En 2017, via son Fonds africain de développement, la Banque a accordé à l'Éthiopie un financement de 97,79 millions de dollars pour la rénovation de son réseau électrique et l'amélioration de son système de transmission électrique. Cela représente 545 km de lignes moyenne tension, avec 582 transformateurs de distribution et 14 sous-stations primaires à installer. Le projet doit s'achever en 2023.
Au Kenya, il demeure difficile pour les ménages d'avoir de l'électricité tout au long de la journée. Le pays est un champion africain de la géothermie, mais sa production ne suffit pas à assurer l'autosuffisance du territoire en énergie électrique.
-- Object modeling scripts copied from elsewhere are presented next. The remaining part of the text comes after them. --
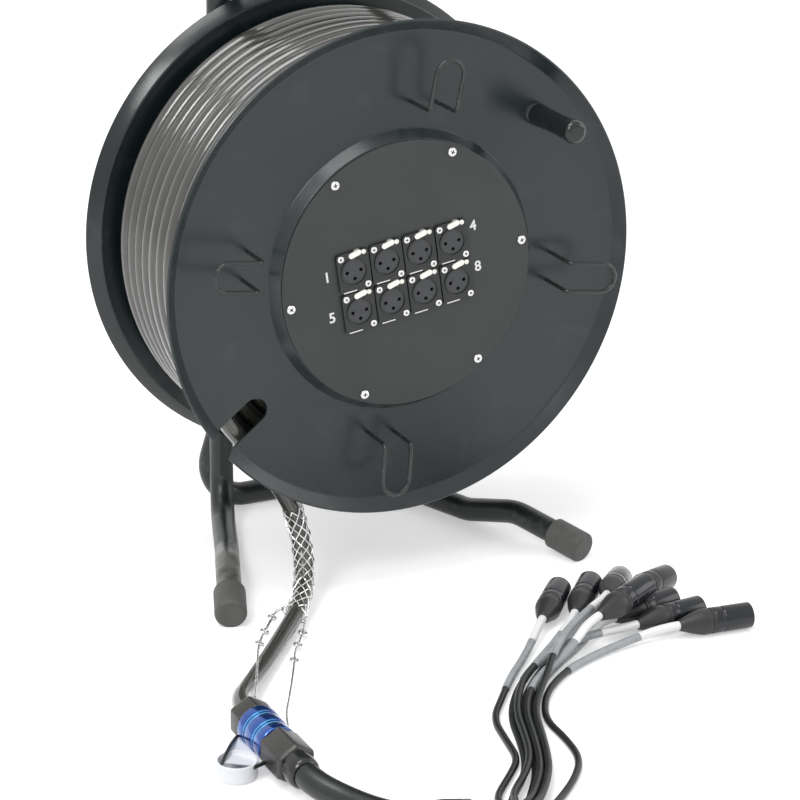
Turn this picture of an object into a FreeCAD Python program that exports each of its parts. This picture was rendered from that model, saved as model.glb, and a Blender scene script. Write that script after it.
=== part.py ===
"""Stage cable drum: a multicore audio cable on a steel drum that carries eight panel sockets.

Millimetres, +Z up, the floor at z = 0. The drum turns on a fixed axle whose line lies along Y, and
its socket panel faces -Y. The free end of the cable leaves the drum under the front flange, runs
through a wire pulling grip to a multipin connector, and fans out into eight tails with plugs.
"""
import FreeCAD, Part
import math
import os
import Sketcher
from FreeCAD import Placement, Rotation, Vector

os.makedirs("parts", exist_ok=True)
doc = FreeCAD.newDocument("cable_drum")

# Driving sizes, in millimetres and degrees.
SIZES = {
    # drum
    "drum_height": 251,
    "rim_radius": 190,
    "plate_wall": 2,
    "winding_half_width": 72,
    "rim_reach": 82.35,
    "barrel_radius": 100,
    "barrel_wall": 2,
    "boss_foot_radius": 108,
    "boss_top_radius": 102,
    "boss_height": 9.1,
    "boss_opening_radius": 88,
    "slot_angle": -141.5,
    "slot_width": 19.5,
    "slot_reach": 141,
    # hub and axle
    "hub_radius": 18,
    "hub_bore": 14,
    "hub_depth": 69,
    "hub_stub": 2,
    "web_wall": 3,
    "web_inset": 3,
    "bush_length": 15,
    "axle_radius": 10,
    "axle_head_radius": 15,
    "axle_head_wall": 5,
    "collar_radius": 17,
    "collar_wall": 8,
    "spacer_radius": 15,
    "running_gap": 0.05,
    "end_gap": 0.3,
    # stand
    "tube_radius": 9.5,
    "tube_wall": 1.5,
    "tube_bend": 35,
    "foot_spread": 149,
    "foot_front": 99.4,
    "hump_spread": 124.8,
    "hump_front": 37.1,
    "hump_height": 21.7,
    "hump_bend": 45,
    "landing_spread": 106,
    "landing_back": 8,
    "upright_spread": 73.5,
    "upright_back": 95,
    "handle_clearance": 32,
    "shoulder_drop": 10,
    "handle_back": 10,
    "brace_back": 114,
    "brace_base_spread": 85.8,
    "brace_top_spread": 24.3,
    "brace_bend": 30,
    "hub_plate_wall": 6,
    "hub_plate_height": 80,
    "foot_cap_radius": 12.2,
    "foot_cap_length": 30,
    "foot_cap_wall": 4,
    "foot_cap_edge": 3,
    "foot_cap_flat": 0.8,
    # socket panel
    "panel_radius": 101.5,
    "panel_wall": 2,
    "panel_turn": 9,
    "socket_left": -42.84,
    "socket_pitch": 27.1,
    "upper_row": 14.99,
    "lower_row": -16.71,
    "screw_circle": 95.8,
    "panel_screw_radius": 1.8,
    "panel_screw_head_radius": 3.5,
    "panel_screw_head": 2,
    "panel_screw_length": 9,
    # sockets
    "socket_width": 26,
    "socket_height": 31,
    "socket_corner": 3,
    "socket_flange": 2,
    "socket_body_radius": 12,
    "socket_body_depth": 25,
    "socket_bore": 9.7,
    "socket_lip": 0.8,
    "socket_lip_radius": 10.6,
    "insert_recess": 1,
    "insert_length": 21,
    "contact_radius": 1.45,
    "contact_circle": 5.6,
    "contact_depth": 12,
    "fit_gap": 0.1,
    "latch_length": 10.5,
    "latch_width": 4.2,
    "latch_wall": 3.4,
    "latch_proud": 0.9,
    "latch_x": 2.2,
    "latch_y": 13.2,
    "latch_tilt": 12,
    "latch_gap": 0.2,
    "nub_radius": 1.6,
    "nub_height": 0.6,
    "nub_x": 9.3,
    "nub_y": 13.2,
    "socket_screw_x": 9.5,
    "socket_screw_y": 12,
    "socket_screw_head_radius": 2.5,
    "socket_screw_radius": 1.4,
    "socket_screw_length": 8,
    # hooks and crank
    "hook_wire_radius": 1.5,
    "hook_half_width": 11,
    "hook_clearance": 19,
    "hook_post": 30,
    "hook_flare": 4,
    "hook_reach": 165,
    "hook_bend": 5,
    "crank_radius": 154,
    "crank_angle": 44.4,
    "crank_reach": 136,
    "pin_radius": 4,
    "pin_collar_radius": 7.5,
    "pin_collar": 4,
    "pin_shank_radius": 5,
    "pin_head_radius": 6,
    "pin_head": 2,
    "grip_radius": 8.75,
    "grip_waist": 7.9,
    "grip_wall": 5,
    # cable on the drum
    "cable_diameter": 13.5,
    "lay_radius": 165.2,
    "lay_pitch": 14.07,
    "lay_turns": 8,
    "lay_start": 64.7,
    "lay_start_angle": 254,
    "core_gap": 0.15,
    "side_gap": 0.3,
    "ring_plane": 62,
    "ring_gap": 0.3,
    "ring_start_angle": -103,
    "ring_sag_angle": 125,
    "ring_end_angle": 215,
    "ring_sag": 4.5,
    # pulling grip
    "mesh_wall": 0.9,
    "ferrule_radius": 3.2,
    "ferrule_length": 5,
    "strand_radius": 1,
    # multipin connector
    "connector_x": -208,
    "connector_y": -256,
    "cable_entry": 12,
    "entry_approach": 2,
    "entry_flare": 2,
    "collar_start_radius": 11,
    "collar_bevel": 5,
    "collar_length": 20,
    "ring_start_radius": 15.2,
    "ring_end_radius": 14.2,
    "ring_length": 34.8,
    "ring_bore": 11.5,
    "groove_depth": 0.7,
    "groove_width": 1.6,
    "body_radius": 15.5,
    "body_length": 30.7,
    "boot_radius": 11.7,
    "boot_lip": 0.6,
    "boot_length": 14,
    "floor_gap": 0.1,
    # dust cap
    "cap_x": -237.9,
    "cap_y": -310.4,
    "cap_radius": 14,
    "cap_height": 12.5,
    "cap_wall": 1.6,
    "strap_radius": 1.3,
    # fan-out
    "trunk_diameter": 18.5,
    "breakout_entry": 10,
    "breakout_start_radius": 11,
    "breakout_radius": 12.5,
    "breakout_length": 32,
    "tail_diameter": 5.2,
    "white_sleeve_radius": 3.3,
    "white_sleeve_length": 34,
    "grey_sleeve_radius": 3.1,
    "grey_sleeve_length": 76,
    "plug_radius": 9.8,
    "plug_boot_length": 27,
    "plug_shell_length": 31,
    "plug_neck_radius": 4.4,
    "plug_bore": 8.3,
    "plug_pocket": 3,
}

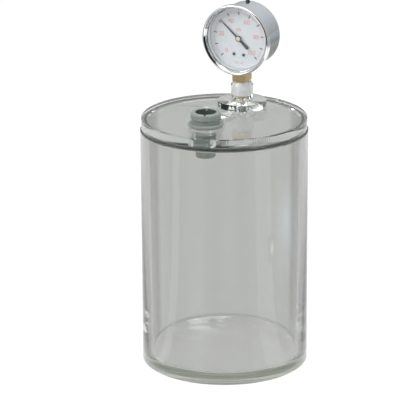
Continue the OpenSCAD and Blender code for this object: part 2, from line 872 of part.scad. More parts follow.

Sa capacité de production installée est de 2 370 MW et la demande de pointe s'élève à quelque 1 770 MW. Le projet d'interconnexion lui sera donc bénéfique. « Le projet devait initialement permettre de transférer 400 MW d'électricité de l'Éthiopie vers le Kenya, mais des négociations étaient en cours pour mieux adapter la capacité de la ligne à la demande kényane », indiquait Joseph Njogore, premier secrétaire au ministère kényan de l'Énergie, lors d'un Forum sur l'énergie organisé en août 2018, à Nairobi.